I had to laugh when you mentioned that you were inclined to believe the maufacturer that daylight film was limited to two seconds exposure. Maufacturers lie about the asa's of films all the time. Allot of their technical claims have to do with marketing strategies not sensitometry.

steve simmons
9-Nov-2004, 07:19
IMHO the issue should not be tungsten vs daylight. In some tests a few years ago View Camera magazine showed that the Portra films had slightly more contrast than the NPL/NPS films but that the NPS/NPL had much better ability to blend mixed light sources. You have a mixed light source situation.

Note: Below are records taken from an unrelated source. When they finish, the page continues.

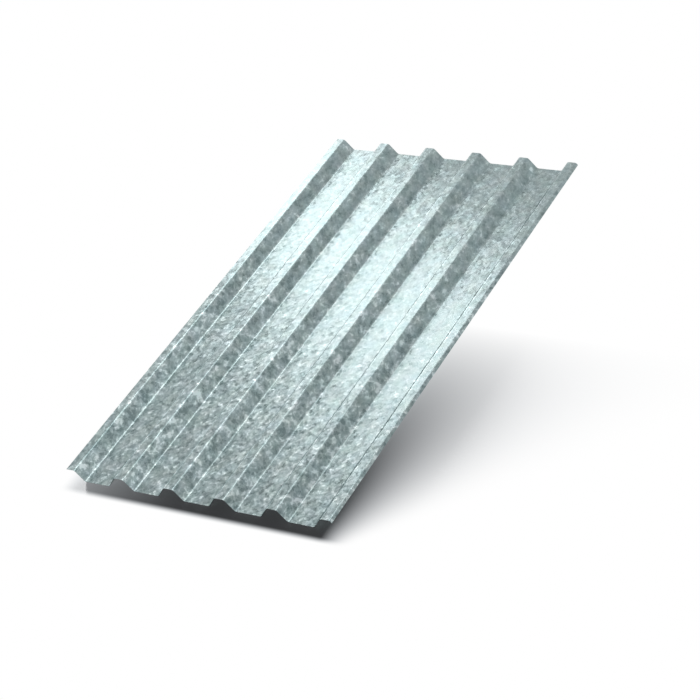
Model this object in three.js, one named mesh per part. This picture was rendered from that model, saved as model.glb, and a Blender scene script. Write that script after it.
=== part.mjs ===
// Trapezoidal-profile sheet of galvanised steel, roll-formed in one piece and cut to length.
//
// Millimetres, +Z up. The ribs run along Y, the cover width along X. The sheet lies on the
// undersides of its five wide valleys, so Z = 0 is the floor. The origin is the middle of the
// sheet's base. The edge at -X is lapped under the next sheet. The edge at +X is lapped over
// it, and ends in a narrow lip that is turned down to stiffen it.

import * as THREE from 'three';

// Driving dimensions.
const SHEET_LENGTH = 2000;
const STEEL_THICKNESS = 0.7;
const PROFILE_DEPTH = 44;        // floor to the top of a rib, over the metal
const RIB_PITCH = 200;           // rib to rib, and so valley to valley
const VALLEY_COUNT = 5;          // five pitches make the 1000 mm cover width
const VALLEY_WIDTH = 99;         // wide lower flange, between the sharp corners of its bends
const CROWN_WIDTH = 36;          // narrow upper flange of a rib, corner to corner
const UNDERLAP_WIDTH = 31;       // upper flange at the -X edge, corner to cut edge
const OVERLAP_WIDTH = 34;        // upper flange at the +X edge, corner to corner
const LIP_LENGTH = 11;           // turned-down lip, along its slope, corner to cut edge
const BEND_RADIUS = 12;          // of the steel's middle layer, the same at every bend
const BEND_STEPS = 6;            // flat facets around one bend

// The finish of hot-dip zinc.
const ZINC_COLOUR = new THREE.Color().setRGB(0.56, 0.63, 0.63, THREE.SRGBColorSpace);
const ZINC_ROUGHNESS = 0.42;
const ZINC_METALNESS = 1.0;

// Worked-out sizes.
const WEB_RUN = (RIB_PITCH - VALLEY_WIDTH - CROWN_WIDTH) / 2;
const VALLEY_LEVEL = STEEL_THICKNESS / 2;
const CROWN_LEVEL = PROFILE_DEPTH - STEEL_THICKNESS / 2;
const WEB_SLOPE = Math.atan2(CROWN_LEVEL - VALLEY_LEVEL, WEB_RUN);
const LIP_RUN = LIP_LENGTH * Math.cos(WEB_SLOPE);
const LIP_DROP = LIP_LENGTH * Math.sin(WEB_SLOPE);
const OVERALL_WIDTH = UNDERLAP_WIDTH + WEB_RUN + (VALLEY_COUNT - 1) * RIB_PITCH
  + VALLEY_WIDTH + WEB_RUN + OVERLAP_WIDTH + LIP_RUN
  + (STEEL_THICKNESS / 2) * Math.sin(WEB_SLOPE);

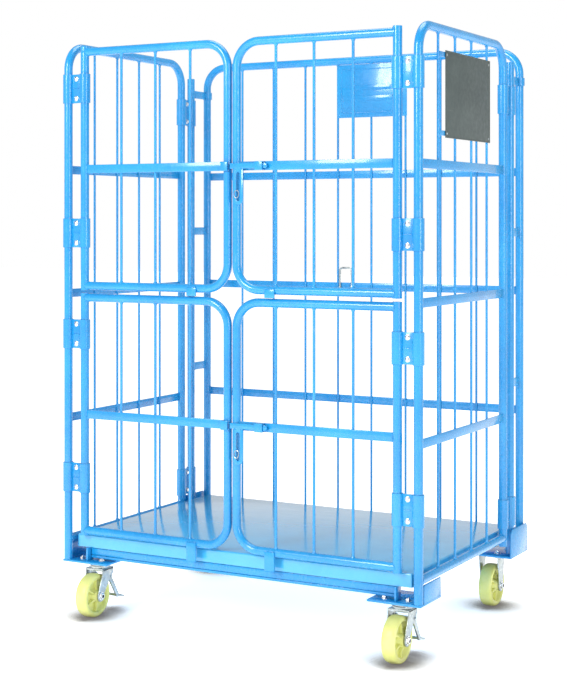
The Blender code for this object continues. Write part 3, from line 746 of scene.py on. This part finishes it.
def latch(level, z):
    """The sliding bolt with its slotted handle."""
    low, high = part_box(f"{level}_latch_bolt")
    front, back = low.y - FRONT, high.y - FRONT
    body = f"{level}_latch"
    centre_x = 0.028
    half = BOLT_HALF
    tip, tail = low.x, high.x - half
    arc = [math.pi / 2 - math.pi * i / 14 for i in range(15)]
    strip = [(tip, z - half), (tip, z + half)]
    strip += [(tail + half * math.cos(a), z + half * math.sin(a)) for a in arc]
    shapes = [slab(strip, "Y", front, back, 0.0007)]
    foot = z - HANDLE_DROP
    top = z + 0.0058
    wide = 0.016
    rounded = round_slot(centre_x, top, foot, wide)
    # the handle's straight top edge has as many points as the slot's round one
    top_edge = [(centre_x + wide - 2 * wide * i / 12, top) for i in range(13)]
    outer = rounded[:len(rounded) // 2] + top_edge
    inner = round_slot(centre_x, z - 0.023, foot, 0.006)
    shapes.append(frame_plate(outer, inner, "Y", front + 0.0002, back - 0.0002, 0.0007))
    shapes.append(dome((tail - 0.002, front, z), "Y", 0.0042, 0.0007, -1))
    weld_z = z - half - 0.0012
    for x in (centre_x - 0.011, centre_x + 0.011):
        shapes.append(bead((x - 0.003, front, weld_z), (x + 0.003, front, weld_z), 0.0014, 5))
    piece(f"{level}_latch_bolt_fine", shapes, "paint", body, f"{level}_latch_bolt")
    clip = wire_ring(Vector((centre_x - 0.004, front - 0.0008, z - 0.078)))
    piece(f"{level}_latch_clip", [clip], "zinc", body)


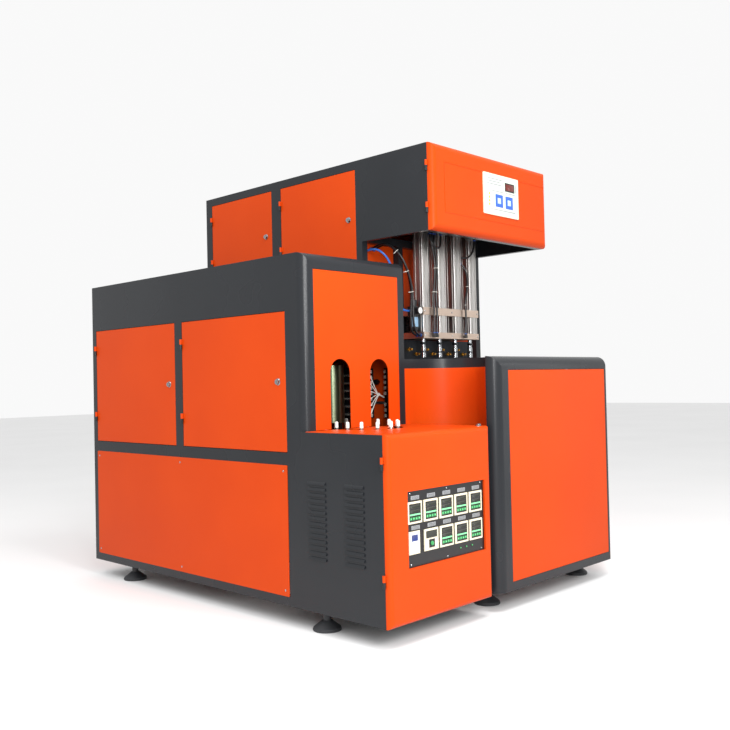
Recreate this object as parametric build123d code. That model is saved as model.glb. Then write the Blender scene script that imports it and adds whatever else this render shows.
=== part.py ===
from build123d import *

import os
from math import atan2, cos, degrees, pi, radians, sin, tan

# Semi-automatic bottle making machine: a preform oven on the left, its control box in front of it,
# and a blowing station on the right whose tower carries an overhanging head.
# Plan coordinates while modelling: x from the oven's left face, y from the control box's front
# face, z from the underside of the cabinets. The last step moves all of it to the part's frame.

# Whole machine
foot_height = 95.0
sheet = 2.5
tube = 44.0
tube_wall = 3.0
seam = 2.0
touch = 0.3

# Preform oven
oven_width = 704.0
oven_front = 511.0
oven_back = 2460.0
oven_height = 1671.0
hood_height = 212.0
corner_radius = 45.0
corner_width = 66.0
mid_rail = 64.0
door_head = 60.0
door_setback = 134.7
door_back_margin = 44.0
door_mullion = (1498.5, 1570.5)
oven_hinge_insets = (120.0, 149.0)
front_panel_drop = 78.0
panel_return = 20.0

# Side doors
door_depth = 20.0
door_wall = 2.5
hinge_radius = 7.0
hinge_pin_radius = 4.0
hinge_half_length = 28.0
hinge_leaf = 13.0
running_clearance = 0.05
lock_head_radius = 12.0
lock_projection = 11.0
lock_shaft_radius = 8.0
lock_inset = 56.0
tongue_reach = 74.0
top_tongue_reach = 34.0
tongue_width = 16.0
tongue_thickness = 3.0

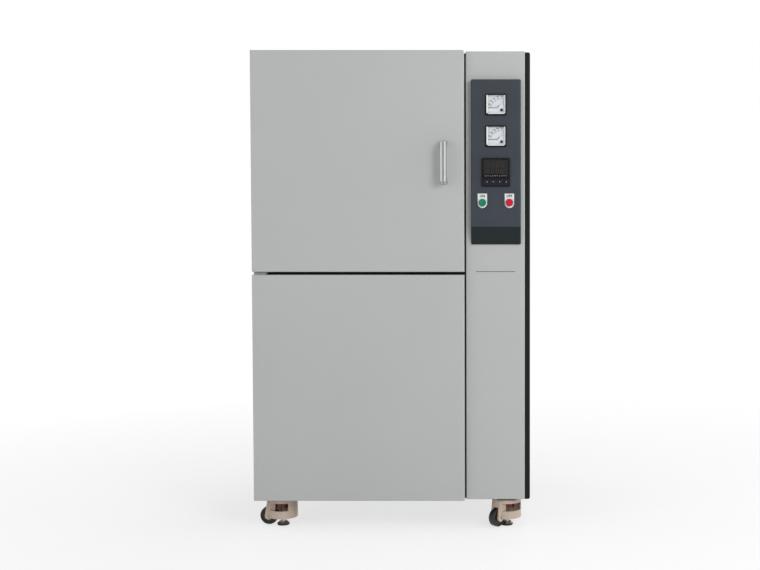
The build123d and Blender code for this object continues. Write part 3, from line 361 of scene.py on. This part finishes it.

Also, if you are going to do serious architectural photography you will do all kinds of things to film the mfg's will say can not be done. Get over it.

steve simmons

Kirk Gittings
9-Nov-2004, 09:17
Tim,
Unfortunately what I heard was that Fuji was going to redue their whole color negative line to make it more "scanner friendly" whatever that means. These redesigns of film scare me. The films scan now incredibly well. I worry that in a declining market that this is an attempt to cover a way to lower film manufacture costs by lowering the quality somehow.

On the other hand this is the golden age of color film in general. Films have never been faster, finer grain with better color, less reciprocioty problems and better saturation than ever before in history. The film issues with arch. photo have never been so easy to deal with. I feel lucky to be working now in that regard.